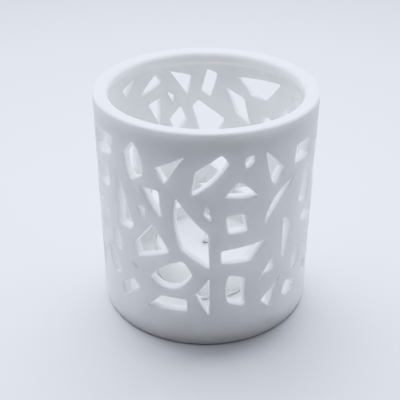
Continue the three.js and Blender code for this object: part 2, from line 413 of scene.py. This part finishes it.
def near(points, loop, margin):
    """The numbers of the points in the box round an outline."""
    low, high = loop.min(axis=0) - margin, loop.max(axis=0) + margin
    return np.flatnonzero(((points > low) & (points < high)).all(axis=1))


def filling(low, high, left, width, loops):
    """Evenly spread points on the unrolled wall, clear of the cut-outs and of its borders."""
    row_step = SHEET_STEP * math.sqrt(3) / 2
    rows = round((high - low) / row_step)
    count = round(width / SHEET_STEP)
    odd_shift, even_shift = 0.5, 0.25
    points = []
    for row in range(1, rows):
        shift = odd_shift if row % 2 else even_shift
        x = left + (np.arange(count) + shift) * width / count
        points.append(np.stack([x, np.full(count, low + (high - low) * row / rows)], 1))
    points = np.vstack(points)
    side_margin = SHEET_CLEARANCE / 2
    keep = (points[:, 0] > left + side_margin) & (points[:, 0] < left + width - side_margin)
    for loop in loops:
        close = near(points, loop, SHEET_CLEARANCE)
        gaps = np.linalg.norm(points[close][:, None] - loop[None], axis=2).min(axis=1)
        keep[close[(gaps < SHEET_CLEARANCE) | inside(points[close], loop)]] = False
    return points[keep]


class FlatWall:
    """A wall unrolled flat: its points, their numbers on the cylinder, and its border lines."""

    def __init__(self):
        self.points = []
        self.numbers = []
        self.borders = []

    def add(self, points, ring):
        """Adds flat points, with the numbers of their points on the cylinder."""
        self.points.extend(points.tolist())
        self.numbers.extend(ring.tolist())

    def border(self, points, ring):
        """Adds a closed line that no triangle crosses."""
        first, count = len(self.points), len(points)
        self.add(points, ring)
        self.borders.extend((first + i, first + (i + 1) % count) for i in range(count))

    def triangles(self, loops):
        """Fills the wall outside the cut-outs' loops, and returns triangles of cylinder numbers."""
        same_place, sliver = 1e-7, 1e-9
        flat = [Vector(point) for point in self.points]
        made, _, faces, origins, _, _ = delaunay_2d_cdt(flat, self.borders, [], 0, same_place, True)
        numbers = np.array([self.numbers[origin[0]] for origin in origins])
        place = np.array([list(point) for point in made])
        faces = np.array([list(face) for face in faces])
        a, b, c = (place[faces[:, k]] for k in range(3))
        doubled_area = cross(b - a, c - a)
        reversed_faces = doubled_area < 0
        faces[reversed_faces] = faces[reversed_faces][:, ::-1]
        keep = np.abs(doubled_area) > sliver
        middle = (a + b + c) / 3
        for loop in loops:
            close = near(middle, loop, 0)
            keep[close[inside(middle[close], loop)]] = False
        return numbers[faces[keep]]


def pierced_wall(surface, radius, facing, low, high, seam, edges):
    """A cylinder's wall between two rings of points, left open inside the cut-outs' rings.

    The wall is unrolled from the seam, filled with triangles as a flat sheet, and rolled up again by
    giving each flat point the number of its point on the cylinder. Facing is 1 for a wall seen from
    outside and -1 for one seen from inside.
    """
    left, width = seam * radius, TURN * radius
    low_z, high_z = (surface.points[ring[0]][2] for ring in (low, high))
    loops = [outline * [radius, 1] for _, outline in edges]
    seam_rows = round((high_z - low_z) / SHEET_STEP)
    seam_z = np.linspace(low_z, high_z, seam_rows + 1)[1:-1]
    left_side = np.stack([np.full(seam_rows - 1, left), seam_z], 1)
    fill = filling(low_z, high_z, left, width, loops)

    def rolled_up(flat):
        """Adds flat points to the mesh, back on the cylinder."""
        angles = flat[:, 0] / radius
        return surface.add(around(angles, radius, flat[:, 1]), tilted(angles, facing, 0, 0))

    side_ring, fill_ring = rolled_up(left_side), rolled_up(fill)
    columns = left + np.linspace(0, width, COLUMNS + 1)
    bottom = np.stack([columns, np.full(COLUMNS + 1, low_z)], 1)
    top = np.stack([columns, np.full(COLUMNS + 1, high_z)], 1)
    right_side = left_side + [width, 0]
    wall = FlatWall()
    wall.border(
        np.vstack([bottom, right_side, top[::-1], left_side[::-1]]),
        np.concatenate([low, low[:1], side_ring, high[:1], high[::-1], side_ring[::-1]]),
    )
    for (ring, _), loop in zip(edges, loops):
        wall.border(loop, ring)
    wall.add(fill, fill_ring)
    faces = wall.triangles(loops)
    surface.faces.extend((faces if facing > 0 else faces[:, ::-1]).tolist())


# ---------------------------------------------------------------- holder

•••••

◆ What you need to do: Give back exactly the material above from its opening line to the line bearing "unrolled flat: its".

◆ Result for this task:
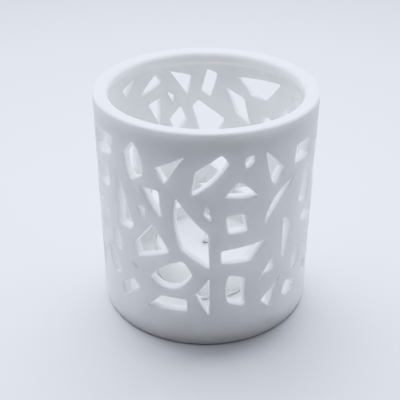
Continue the three.js and Blender code for this object: part 2, from line 413 of scene.py. This part finishes it.
def near(points, loop, margin):
    """The numbers of the points in the box round an outline."""
    low, high = loop.min(axis=0) - margin, loop.max(axis=0) + margin
    return np.flatnonzero(((points > low) & (points < high)).all(axis=1))


def filling(low, high, left, width, loops):
    """Evenly spread points on the unrolled wall, clear of the cut-outs and of its borders."""
    row_step = SHEET_STEP * math.sqrt(3) / 2
    rows = round((high - low) / row_step)
    count = round(width / SHEET_STEP)
    odd_shift, even_shift = 0.5, 0.25
    points = []
    for row in range(1, rows):
        shift = odd_shift if row % 2 else even_shift
        x = left + (np.arange(count) + shift) * width / count
        points.append(np.stack([x, np.full(count, low + (high - low) * row / rows)], 1))
    points = np.vstack(points)
    side_margin = SHEET_CLEARANCE / 2
    keep = (points[:, 0] > left + side_margin) & (points[:, 0] < left + width - side_margin)
    for loop in loops:
        close = near(points, loop, SHEET_CLEARANCE)
        gaps = np.linalg.norm(points[close][:, None] - loop[None], axis=2).min(axis=1)
        keep[close[(gaps < SHEET_CLEARANCE) | inside(points[close], loop)]] = False
    return points[keep]


class FlatWall:
    """A wall unrolled flat: its points, their numbers on the cylinder, and its border lines."""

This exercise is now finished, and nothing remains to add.